South Korean President Park Geun Hye is asking Japan’s leaders to show “brave leadership” as the two countries try to resolve present-day diplomatic relations that are mostly steeped in the issues from the colonial rule from 1910-1945 over the Korean Peninsula. Meanwhile, China unsurprisingly criticized Japan’s Prime Minister Shinzo Abe for sending a ritual offering to the Yasukuni Shrine through a representative.

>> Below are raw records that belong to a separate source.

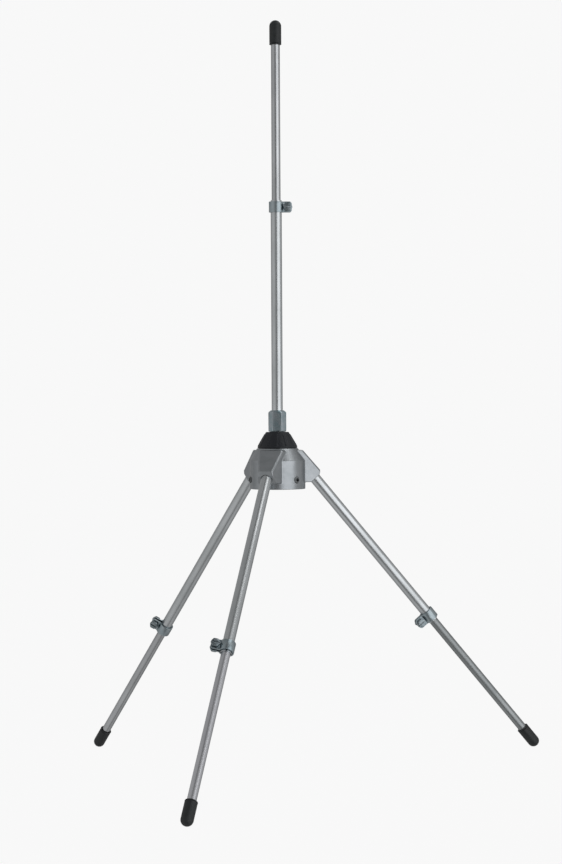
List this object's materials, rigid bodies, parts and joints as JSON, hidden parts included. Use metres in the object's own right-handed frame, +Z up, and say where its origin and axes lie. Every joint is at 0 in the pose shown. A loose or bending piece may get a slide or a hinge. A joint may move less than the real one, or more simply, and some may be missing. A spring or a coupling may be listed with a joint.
{
  "type": "ground-plane omnidirectional antenna",
  "caption": "Ground-plane antenna with a telescopic radiator on an insulator cone and drooping telescopic radials on a cast mast hub.",
  "frame": {"origin": "centre of the hub's lower rim, on the mast axis", "axes": "+Z up along the mast and the radiator; -Y towards the front radial; the other radials are 120 degrees either side"},
  "size_m": [0.4449, 0.395, 0.6831],
  "materials": {
    "cast_alloy": "die-cast, fine satin grain",
    "tube_aluminium": "drawn, bright satin",
    "zinc_steel": "blue-grey zinc plate",
    "black_steel": "black oxide",
    "nickel_brass": "nickel-plated",
    "black_plastic": "moulded, semi-matt",
    "black_rubber": "soft matt vinyl",
    "white_dielectric": "smooth white"
  },
  "bodies": {
    "antenna_base": {"hub_casting": "cast_alloy", "coax_socket_body": "nickel_brass", "coax_dielectric": "white_dielectric", "coax_centre_contact": "nickel_brass", "flange_screw_1": "zinc_steel", "flange_screw_2": "zinc_steel", "flange_screw_3": "zinc_steel", "flange_screw_4": "zinc_steel", "insulator_cone": "black_plastic", "hub_seal_ring": "black_rubber", "feed_stud": "nickel_brass", "stud_washer": "zinc_steel", "ferrule_seal_ring": "black_rubber", "radiator_ferrule": "zinc_steel", "radiator_outer_tube": "tube_aluminium", "radiator_clamp_band": "zinc_steel", "radiator_clamp_nut": "zinc_steel", "front_radial_root_plug": "zinc_steel", "front_radial_outer_tube": "tube_aluminium", "front_radial_clamp_band": "zinc_steel", "front_radial_clamp_nut": "zinc_steel", "left_radial_root_plug": "zinc_steel", "left_radial_outer_tube": "tube_aluminium", "left_radial_clamp_band": "zinc_steel", "left_radial_clamp_nut": "zinc_steel", "right_radial_root_plug": "zinc_steel", "right_radial_outer_tube": "tube_aluminium", "right_radial_clamp_band": "zinc_steel", "right_radial_clamp_nut": "zinc_steel"},
    "radiator_slider": {"radiator_inner_tube": "tube_aluminium", "radiator_tip_cap": "black_rubber"},
    "radiator_clamp_bolt": {"radiator_clamp_screw": "zinc_steel"},
    "front_radial_slider": {"front_radial_inner_tube": "tube_aluminium", "front_radial_tip_cap": "black_rubber"},
    "front_radial_clamp_bolt": {"front_radial_clamp_screw": "zinc_steel"},
    "left_radial_slider": {"left_radial_inner_tube": "tube_aluminium", "left_radial_tip_cap": "black_rubber"},
    "left_radial_clamp_bolt": {"left_radial_clamp_screw": "zinc_steel"},
    "right_radial_slider": {"right_radial_inner_tube": "tube_aluminium", "right_radial_tip_cap": "black_rubber"},
    "right_radial_clamp_bolt": {"right_radial_clamp_screw": "zinc_steel"},
    "mast_bolt_1": {"mast_screw_1": "black_steel"},
    "mast_bolt_2": {"mast_screw_2": "black_steel"},
    "mast_bolt_3": {"mast_screw_3": "black_steel"}
  },
  "joints": [
    {"name": "radiator_telescope", "type": "slide", "parent": "antenna_base", "child": "radiator_slider", "axis": [0, 0, 1], "range_m": [-0.138, 0.008]},
    {"name": "front_radial_telescope", "type": "slide", "parent": "antenna_base", "child": "front_radial_slider", "axis": [0, -0.6441, -0.7649], "range_m": [-0.14, 0.006]},
    {"name": "left_radial_telescope", "type": "slide", "parent": "antenna_base", "child": "left_radial_slider", "axis": [-0.5578, 0.3221, -0.7649], "range_m": [-0.1325, 0.0135]},
    {"name": "right_radial_telescope", "type": "slide", "parent": "antenna_base", "child": "right_radial_slider", "axis": [0.5578, 0.3221, -0.7649], "range_m": [-0.133, 0.013]},
    {"name": "radiator_clamp_turn", "type": "hinge", "parent": "antenna_base", "child": "radiator_clamp_bolt", "pos_m": [0.01014, 0.0031, 0.2535], "axis": [0.2924, -0.9563, 0], "range_deg": [0, 630]},
    {"name": "front_radial_clamp_turn", "type": "hinge", "parent": "antenna_base", "child": "front_radial_clamp_bolt", "pos_m": [-0.00996, -0.15221, -0.12463], "axis": [0.342, -0.7188, 0.6053], "range_deg": [0, 630]},
    {"name": "left_radial_clamp_turn", "type": "hinge", "parent": "antenna_base", "child": "left_radial_clamp_bolt", "pos_m": [-0.14573, 0.07627, -0.13206], "axis": [0.0428, -0.9093, -0.414], "range_deg": [0, 630]},
    {"name": "right_radial_clamp_turn", "type": "hinge", "parent": "antenna_base", "child": "right_radial_clamp_bolt", "pos_m": [0.1157, 0.0668, -0.12461], "axis": [0.5, -0.866, 0], "range_deg": [0, 630]},
    {"name": "mast_screw_1_travel", "type": "slide", "parent": "antenna_base", "child": "mast_bolt_1", "axis": [-0.866, 0.5, 0], "range_m": [0, 0.0035]},
    {"name": "mast_screw_2_travel", "type": "slide", "parent": "antenna_base", "child": "mast_bolt_2", "axis": [0.866, 0.5, 0], "range_m": [0, 0.0035]},
    {"name": "mast_screw_3_travel", "type": "slide", "parent": "antenna_base", "child": "mast_bolt_3", "axis": [0, -1, 0], "range_m": [0, 0.0035]}
  ]
}
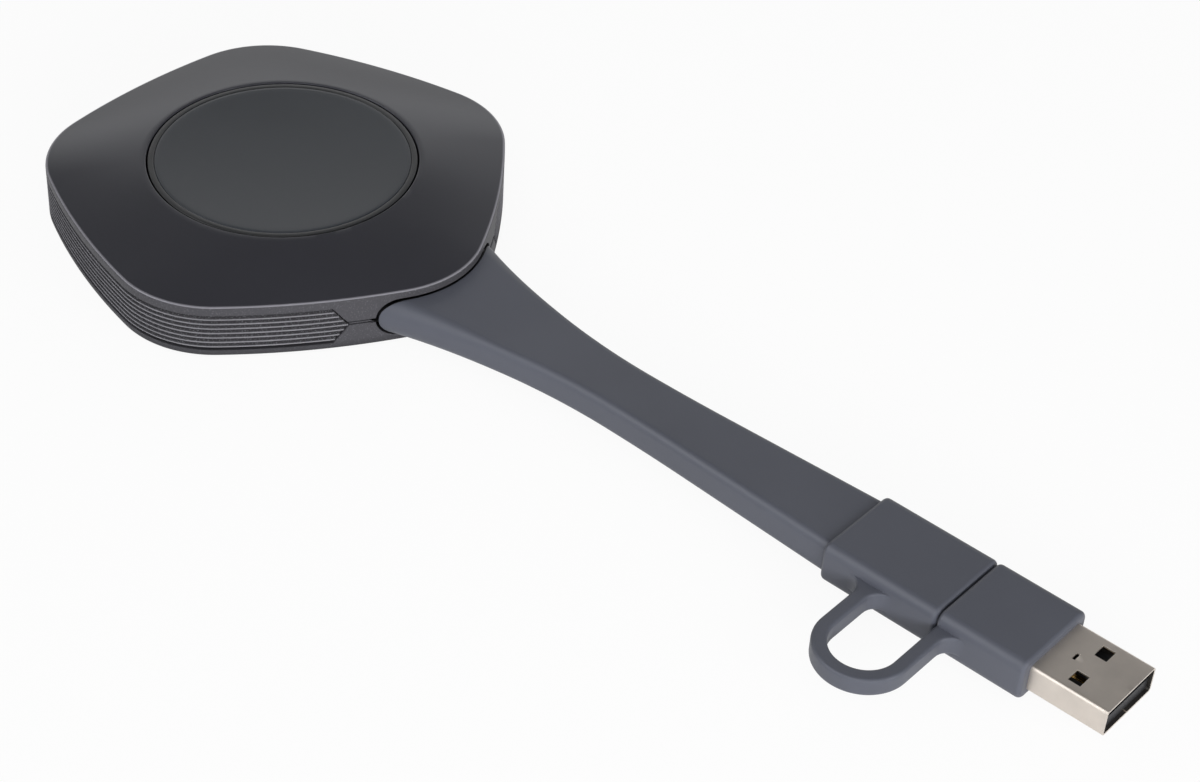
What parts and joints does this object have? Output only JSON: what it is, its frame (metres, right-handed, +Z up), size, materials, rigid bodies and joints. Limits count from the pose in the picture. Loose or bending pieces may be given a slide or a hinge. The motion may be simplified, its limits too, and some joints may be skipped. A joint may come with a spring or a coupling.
{
  "type": "wireless presentation dongle",
  "caption": "Puck-shaped wireless presentation dongle: a large press button, a flat soft tail, a USB-C plug and a tethered USB-A adapter.",
  "frame": {"origin": "underside of the base pad, below the middle of the button", "axes": "+Z up through the button, +X along the tail to the plug's tip, -Y the side with the tether loop"},
  "size_m": [0.1981, 0.075, 0.0127],
  "materials": {
    "cover_plastic": "satin, dark charcoal",
    "band_rubber": "soft, fine ribs",
    "pad_rubber": "soft, matt",
    "button_plastic": "satin",
    "ring_plastic": "smoked, light-spreading",
    "tail_silicone": "soft-touch, matt blue-grey",
    "steel": "plain",
    "plug_nickel": "nickel-plated sheet",
    "hard_plastic": "moulded",
    "insulator_plastic": "moulded",
    "contact_gold": "gold-plated",
    "circuit_board": "solder mask",
    "chip_plastic": "moulded",
    "ceramic": "fired",
    "lamp_plastic": "clear-topped",
    "heat_aluminium": "rolled",
    "thermal_silicone": "soft",
    "lead_sheath": "smooth"
  },
  "bodies": {
    "case": {"top_cover": "cover_plastic", "bottom_cover": "cover_plastic", "grip_band": "band_rubber", "base_pad": "pad_rubber", "tail_strap": "tail_silicone", "case_screws": "steel", "board_screws": "steel", "clamp_screws": "steel", "return_springs": "steel", "tail_clamp": "steel", "radio_shield": "steel", "switch_body": "hard_plastic", "tail_connector": "hard_plastic", "main_board": "circuit_board", "radio_board": "circuit_board", "radio_chip": "chip_plastic", "memory_chip": "chip_plastic", "processor_chip": "chip_plastic", "power_coils": "chip_plastic", "capacitors": "ceramic", "antennas": "ceramic", "status_leds": "lamp_plastic", "heat_plate": "heat_aluminium", "thermal_pad": "thermal_silicone", "antenna_leads": "lead_sheath", "tail_core": "lead_sheath"},
    "button": {"button_disc": "button_plastic", "button_cap": "button_plastic", "light_ring": "ring_plastic"},
    "plunger": {"switch_plunger": "hard_plastic"},
    "tail_end": {"plug_sleeve": "tail_silicone", "sleeve_core": "hard_plastic", "c_plug_board": "circuit_board", "c_plug_shell": "plug_nickel", "c_plug_insulator": "insulator_plastic", "c_plug_contacts": "contact_gold", "tether_loop": "tail_silicone"},
    "adapter": {"adapter_jacket": "tail_silicone", "adapter_core": "hard_plastic", "c_socket_shell": "plug_nickel", "c_socket_tongue": "insulator_plastic", "c_socket_contacts": "contact_gold", "adapter_board": "circuit_board", "a_plug_shell": "plug_nickel", "a_plug_insulator": "insulator_plastic", "a_plug_contacts": "contact_gold"}
  },
  "joints": [
    {"name": "button_press", "type": "slide", "parent": "case", "child": "button", "axis": [0, 0, -1], "range_m": [0, 0.0004], "stiffness_N_per_m": 500, "springref_m": -0.0012, "deforming": ["return_springs"]},
    {"name": "plunger_press", "type": "slide", "parent": "case", "child": "plunger", "axis": [0, 0, -1], "range_m": [0, 0.0004]},
    {"name": "tail_bend", "type": "hinge", "parent": "case", "child": "tail_end", "pos_m": [0.076, 0, 0.0051], "axis": [0, 1, 0], "range_deg": [-30, 30], "stiffness_Nm_per_rad": 0.6, "deforming": ["tail_strap", "tail_core"]},
    {"name": "adapter_pull", "type": "slide", "parent": "tail_end", "child": "adapter", "axis": [1, 0, 0], "range_m": [0, 0.009], "deforming": ["tether_loop"]}
  ],
  "couplings": [
    {"joint": "plunger_press", "follows": "button_press", "ratio": 1}
  ]
}
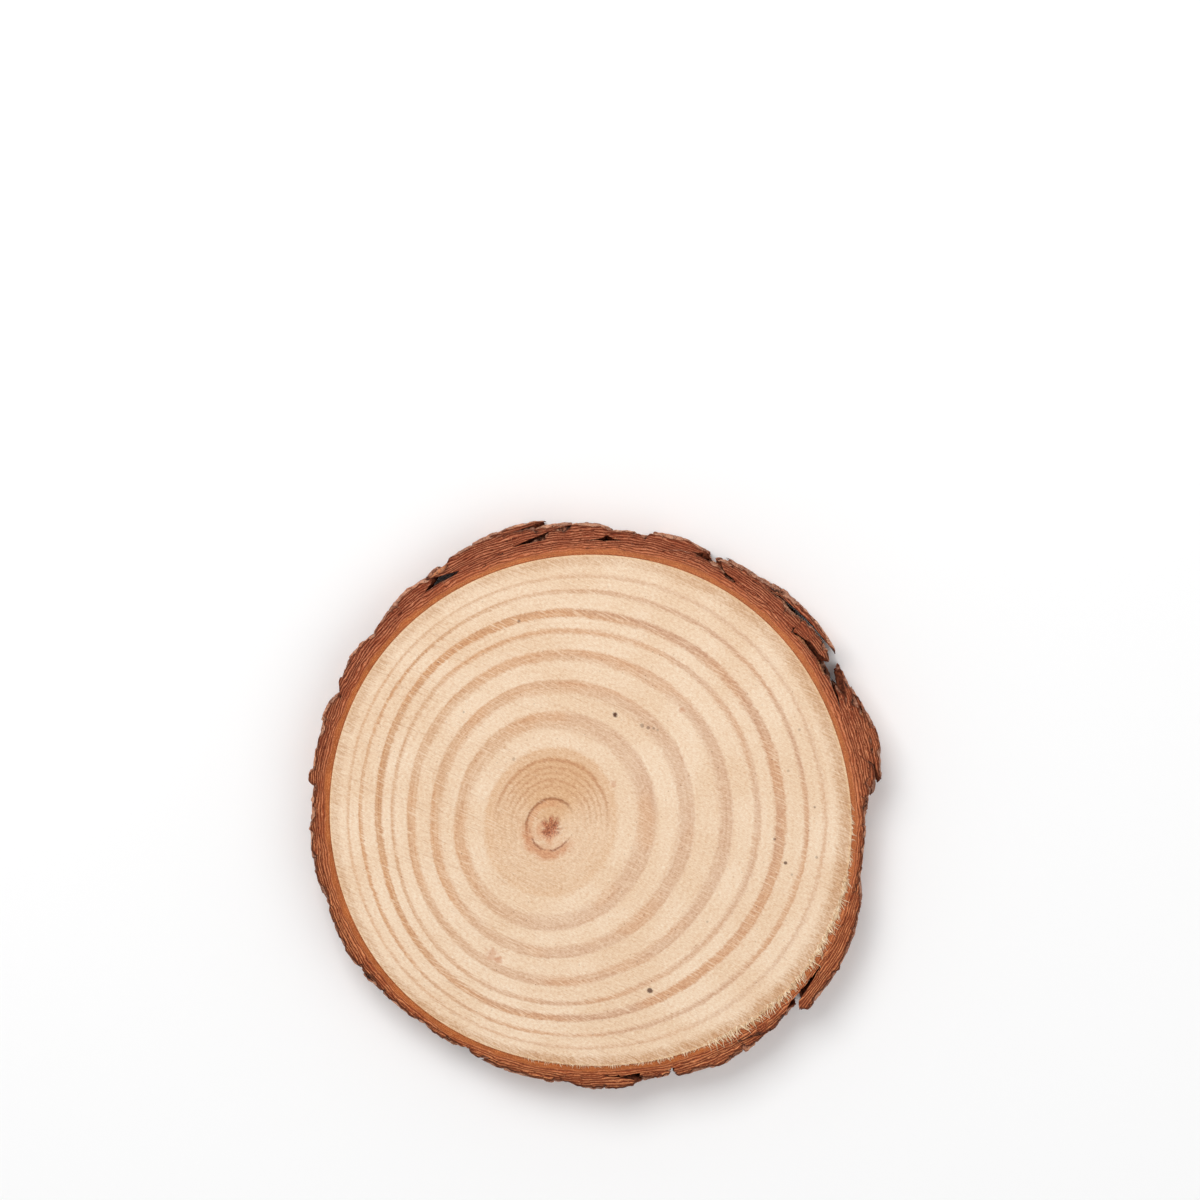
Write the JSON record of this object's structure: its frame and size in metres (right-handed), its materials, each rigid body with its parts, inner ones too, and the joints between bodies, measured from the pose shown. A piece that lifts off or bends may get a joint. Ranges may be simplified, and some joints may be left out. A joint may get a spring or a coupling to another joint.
{
  "type": "wood slice",
  "caption": "Round slice sawn across a young pine trunk: flat sawn faces with growth rings round an off-centre pith, and a rim of rough, flaking bark.",
  "frame": {"origin": "middle of the footprint, on the lower sawn face", "axes": "+Z along the trunk, out of the upper sawn face; +Y away from the pith, towards the thickest bark"},
  "size_m": [0.103, 0.103, 0.01],
  "materials": {
    "sawn_wood": "sawn, unfinished pale pine with tan growth rings",
    "bark": "rough reddish-brown pine bark in flaking plates, matt"
  },
  "bodies": {
    "root": {"wood_slice": "sawn_wood"}
  },
  "joints": []
}
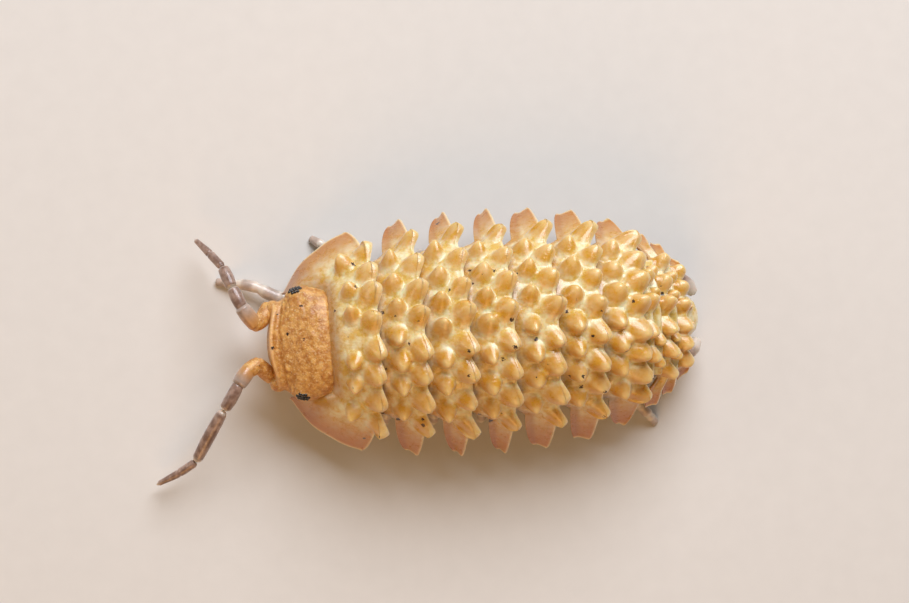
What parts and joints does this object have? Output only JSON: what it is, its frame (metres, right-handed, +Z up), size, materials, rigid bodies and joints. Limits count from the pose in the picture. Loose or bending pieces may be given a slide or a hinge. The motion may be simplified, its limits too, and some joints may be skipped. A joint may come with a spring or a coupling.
{
  "type": "woodlouse",
  "caption": "Life-size still model of a small spiny roller woodlouse standing on its feet, with tuberculate back plates and both feelers held out ahead.",
  "frame": {"origin": "on the floor under the feet, at the middle of the whole outline seen from above, feelers included", "axes": "+X from the head towards the tail, along the body; +Y towards the animal's right side; +Z up out of the back"},
  "size_m": [0.013, 0.006, 0.0034],
  "materials": {
    "plate": "glossy translucent amber chitin with cream-tipped tubercles",
    "head": "satin mottled tan chitin",
    "eye": "glossy black lenses set close",
    "feeler_base": "glossy amber chitin",
    "feeler": "glossy translucent greyish-pink chitin",
    "leg": "satin pale chitin"
  },
  "bodies": {
    "root": {"antenna_article_4_left": "feeler", "antenna_article_4_right": "feeler", "antenna_article_5_left": "feeler", "antenna_article_5_right": "feeler", "antenna_base_left": "feeler_base", "antenna_base_right": "feeler_base", "cephalon": "head", "eye_left": "eye", "eye_right": "eye", "flagellum_left": "feeler", "flagellum_right": "feeler", "leg_left_1": "leg", "leg_left_2": "leg", "leg_left_3": "leg", "leg_left_4": "leg", "leg_left_5": "leg", "leg_left_6": "leg", "leg_left_7": "leg", "leg_right_1": "leg", "leg_right_2": "leg", "leg_right_3": "leg", "leg_right_4": "leg", "leg_right_5": "leg", "leg_right_6": "leg", "leg_right_7": "leg", "maxilliped_left": "leg", "maxilliped_right": "leg", "pereonite_1": "plate", "pereonite_2": "plate", "pereonite_3": "plate", "pereonite_4": "plate", "pereonite_5": "plate", "pereonite_6": "plate", "pereonite_7": "plate", "pleonite_1": "plate", "pleonite_2": "plate", "pleonite_3": "plate", "pleonite_4": "plate", "pleonite_5": "plate", "pleopods": "leg", "telson": "plate", "uropod_left": "plate", "uropod_right": "plate"}
  },
  "joints": []
}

Park said in her speech delivered at a ceremony commemorating Japan’s surrender during World War II that the past wounds need to be healed in order for them to be a “partner for a genuine cooperation”. She also called on the Japanese government to take “responsible and sincere measures” for those who are still suffering from past wounds, in a reference to the thousands of comfort women who were forced into sexual slavery for the Japanese Imperial Army. She acknowledged that Japan is a crucial part of building peace and prosperity in the region but recent events that arise from their history have made relations difficult. “It would be difficult to build trust needed to move into the future without being courageous in looking squarely into the past and having the attitude of being considerate of others’ sufferings,” she concluded.
China, another country that has difficult relations with Japan now, has lambasted Abe for his offering at the Yasukuni Shrine, which Japan’s former colonies find offensive given that it pays tribute even to the convicted war criminals. They question the sincerity of the prime minister in his quest to improve ties between the two countries. While Abe himself did not go to the shrine in a bid to appease his critics, they still consider it unacceptable. Vice Foreign Minister Liu Zhenmin has also summoned Japan Ambassador to China Masato Kitera to lodge “solemn representations” regarding the visit of over 100 government officials, including two cabinet members, to the controversial shrine.